Clause 4 provides that the Secretary of State may require the Office for Students to report on freedom of speech and academic freedom matters in its annual report or a special report. The report must be laid before Parliament, so that Parliament and the sector can scrutinise it. Equally, paragraph 12 of new schedule 6A to the 2017 Act and clause 7 of the Bill provide that the Secretary of State may request the OfS to conduct a review of the complaints scheme or its operation, and to report on the results. We therefore do not think it necessary to add yet more provision in the Bill to include a requirement for a Select Committee to conduct an annual review of the effectiveness of the Bill. It is worth noting that the current freedom of speech duties in section 43 of the Education (No. 2) Act 1986 do not have such a requirement, and nor does the Higher Education and Research Act 2017, which is being amended by the Bill, so there is no precedent in this context.
May we return to the issue of the Select Committee and whether it will have a pre-appointment hearing for the freedom of speech director? Will the Select Committee be able to call the director to give evidence and to have scrutiny, as it did with the leader of Ofsted, Amanda Spielman?
A pre-appointment scrutiny hearing is the prerogative of the Government. The Government could decide that, but it does not need to be on the face of the Bill. As for whom the Select Committee calls, I fully anticipate that once the new director is in office, the Select Committee will want to speak directly to them.

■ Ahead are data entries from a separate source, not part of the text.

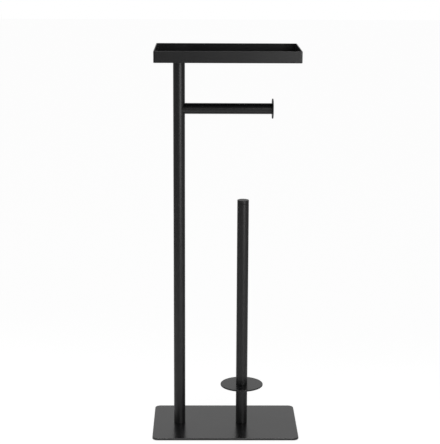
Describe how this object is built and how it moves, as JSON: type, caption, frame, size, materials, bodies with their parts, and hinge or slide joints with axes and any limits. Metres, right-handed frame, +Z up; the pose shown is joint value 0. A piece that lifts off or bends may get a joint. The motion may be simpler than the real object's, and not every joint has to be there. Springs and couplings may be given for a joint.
{
  "type": "toilet roll holder stand",
  "caption": "Free-standing steel toilet roll holder: flat base, tall post with a shallow top tray and a side arm for the roll in use, and a shorter post for spare rolls.",
  "frame": {"origin": "on the ground, under the middle of the base plate", "axes": "+Z up, +X to the side that the roll arm points to, +Y to the back"},
  "size_m": [0.203, 0.131, 0.5375],
  "materials": {
    "base_coat": "satin black powder coat",
    "post_coat": "satin black powder coat",
    "tray_coat": "satin black powder coat",
    "arm_coat": "satin black powder coat",
    "pad_rubber": "matt black rubber",
    "zinc_steel": "bright zinc plated steel"
  },
  "bodies": {
    "root": {"base_plate": "base_coat", "foot_pad_front_left": "pad_rubber", "foot_pad_front_right": "pad_rubber", "foot_pad_rear_left": "pad_rubber", "foot_pad_rear_right": "pad_rubber", "main_post": "post_coat", "main_post_foot_insert": "zinc_steel", "main_post_foot_screw": "zinc_steel", "main_post_top_insert": "zinc_steel", "arm_anchor": "zinc_steel", "tray": "tray_coat", "tray_washer": "zinc_steel", "tray_screw": "zinc_steel", "roll_arm": "arm_coat", "arm_root_insert": "zinc_steel", "arm_stud": "zinc_steel", "arm_end_disc": "arm_coat", "spare_post_lower": "post_coat", "spare_post_foot_insert": "zinc_steel", "spare_post_foot_screw": "zinc_steel", "spare_post_joint_insert_lower": "zinc_steel", "spare_post_stud": "zinc_steel", "spare_post_joint_insert_upper": "zinc_steel", "roll_rest": "arm_coat", "spare_post_upper": "post_coat", "spare_post_cap": "post_coat"}
  },
  "joints": []
}
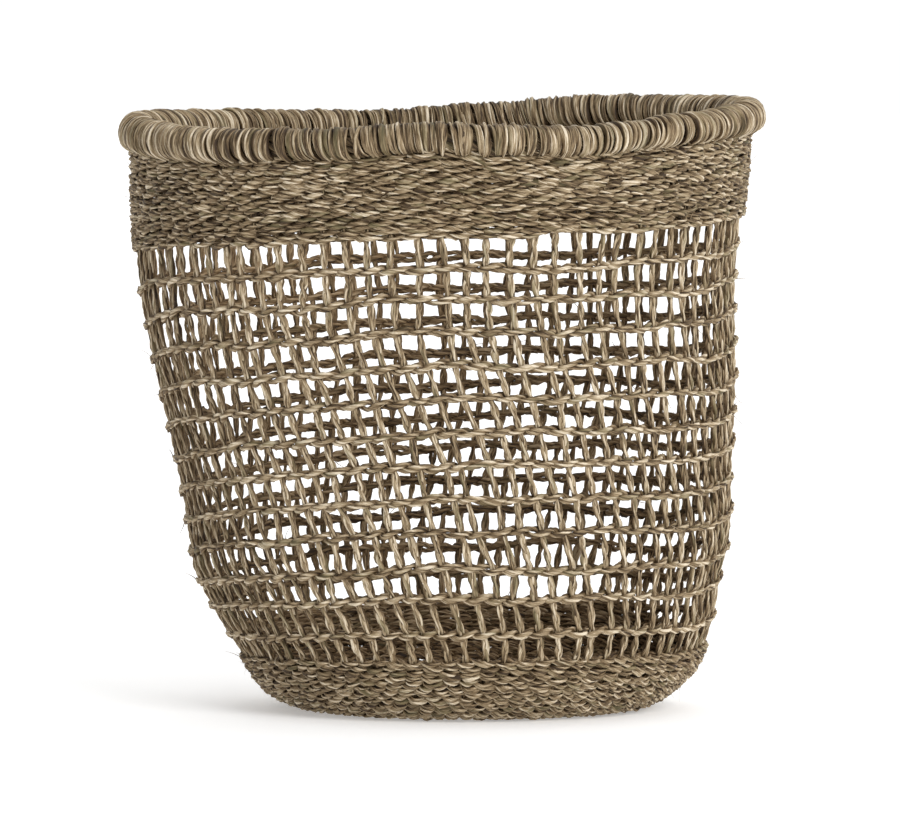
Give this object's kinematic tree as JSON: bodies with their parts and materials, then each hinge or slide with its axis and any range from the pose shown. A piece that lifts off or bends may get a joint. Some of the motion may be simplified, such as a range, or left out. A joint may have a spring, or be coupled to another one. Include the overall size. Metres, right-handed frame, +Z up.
{
  "type": "round openwork storage basket",
  "caption": "Round tapered storage basket of twined seagrass: open wall between two close bands, flat woven base and a bound rim.",
  "frame": {"origin": "middle of the basket's footprint, on the surface it stands on", "axes": "+Z up out of the open mouth, +X to the right across the widest part of the rim, -Y towards the front"},
  "size_m": [0.3994, 0.3874, 0.3784],
  "materials": {
    "twined_grass": "dry twisted seagrass cord, satin",
    "stake_grass": "dry twisted seagrass cord, satin",
    "split_binding": "fine split seagrass strands, satin",
    "coil_core": "bundled dry grass, matt"
  },
  "bodies": {
    "root": {"base_mat": "twined_grass", "lower_band": "twined_grass", "upper_band": "twined_grass", "rim_core": "coil_core", "rim_binding": "split_binding", "twined_row_01": "twined_grass", "twined_row_02": "twined_grass", "twined_row_03": "twined_grass", "twined_row_04": "twined_grass", "twined_row_05": "twined_grass", "twined_row_06": "twined_grass", "twined_row_07": "twined_grass", "twined_row_08": "twined_grass", "twined_row_09": "twined_grass", "twined_row_10": "twined_grass", "twined_row_11": "twined_grass", "twined_row_12": "twined_grass", "stake_bundle_01": "stake_grass", "stake_bundle_02": "stake_grass", "stake_bundle_03": "stake_grass", "stake_bundle_04": "stake_grass", "stake_bundle_05": "stake_grass", "stake_bundle_06": "stake_grass", "stake_bundle_07": "stake_grass", "stake_bundle_08": "stake_grass", "stake_bundle_09": "stake_grass", "stake_bundle_10": "stake_grass", "stake_bundle_11": "stake_grass", "stake_bundle_12": "stake_grass", "stake_bundle_13": "stake_grass", "stake_bundle_14": "stake_grass", "stake_bundle_15": "stake_grass", "stake_bundle_16": "stake_grass"}
  },
  "joints": []
}
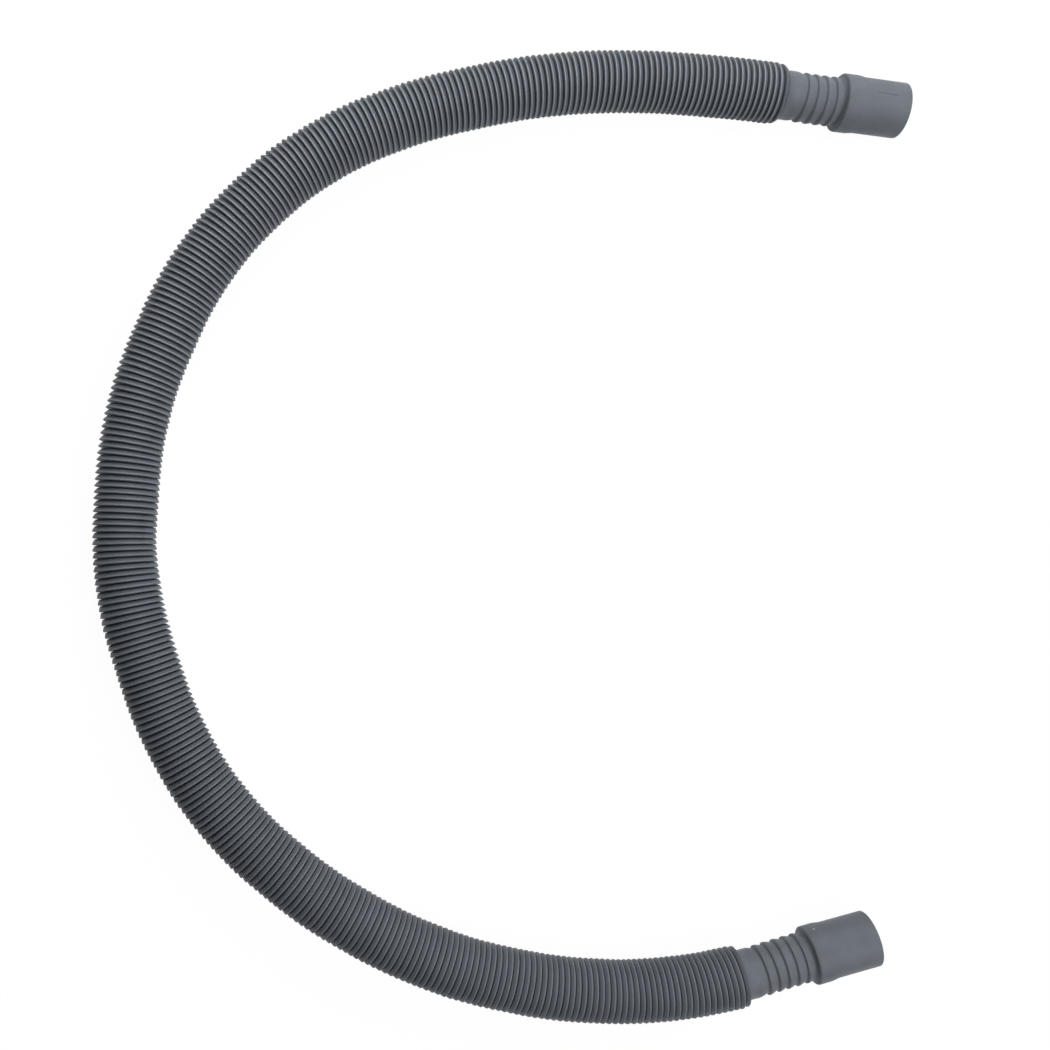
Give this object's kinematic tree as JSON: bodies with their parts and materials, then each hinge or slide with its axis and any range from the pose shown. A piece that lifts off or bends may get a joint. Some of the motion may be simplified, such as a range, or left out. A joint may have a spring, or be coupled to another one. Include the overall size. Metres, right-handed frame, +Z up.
{
  "type": "washing machine drain hose extension",
  "caption": "Folded grey plastic hose with a plain round cuff at each end, which lengthens a washing machine's drain hose and lies in an open bend.",
  "frame": {"origin": "on the floor, below the middle of the hose's box as it lies", "axes": "+Z is up from the floor, +Y runs across the bend from the second cuff's side to the first cuff's side, and the bend opens towards +X"},
  "size_m": [0.4351, 0.5195, 0.032],
  "materials": {
    "hose_plastic": "moulded polypropylene, satin grey with a fine mould texture"
  },
  "bodies": {
    "root": {"drain_hose_extension": "hose_plastic"}
  },
  "joints": []
}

Turning to new clause 6, we do not think it would be right or appropriate to set a sunset clause in the Bill. Equally, it would not be right to allow Ministers to remove provisions in the Bill by way of regulations only one year after Parliament had approved the Act, when there has not been enough time for the Act to bed in. A sunset clause for a whole Act would be extremely unusual and considered appropriate only in very particular circumstances. We see no reason why the Bill should be treated differently from the majority of other primary legislation.
The Government believe that the Bill is important and necessary. It must be allowed to take effect in the sector to deal with the issues, so that we no longer have cases of freedom of speech and academic freedom being wrongly restricted. If we do have instances of that, those affected must be able to seek redress. We must have a change of culture on our campuses and create a climate of accountability for decision making, to ensure that our universities are places where debate can thrive. I trust that the Committee will agree with me that these amendments are not necessary and the Bill should be allowed to do its work once it is enacted.
I beg to move, That the clause be read a Second time.
I believe that we have debated the issue of guidance at length, so I am happy to beg to ask leave to withdraw the motion.
Clause, by leave, withdrawn.
New Clause 12
Harassment
“In section 26 of the Equality Act 2010, after subsection (4)(c) insert—
‘(d) When the case concerns the conduct of academic staff of a registered higher education provider, the importance of freedom of speech and academic freedom, as provided for under Part A1 of the Higher Education and Research Act 2017 (as inserted by section 1 of the Higher Education (Freedom of Speech) Act 2021).’”—(Matt Western.)
This new clause amends the Equality Act 2010 so that, in deciding whether the conduct of academic staff of a registered higher education provider constitutes harassment, the importance of freedom of speech and academic freedom must be taken into account.
Brought up, and read the First time.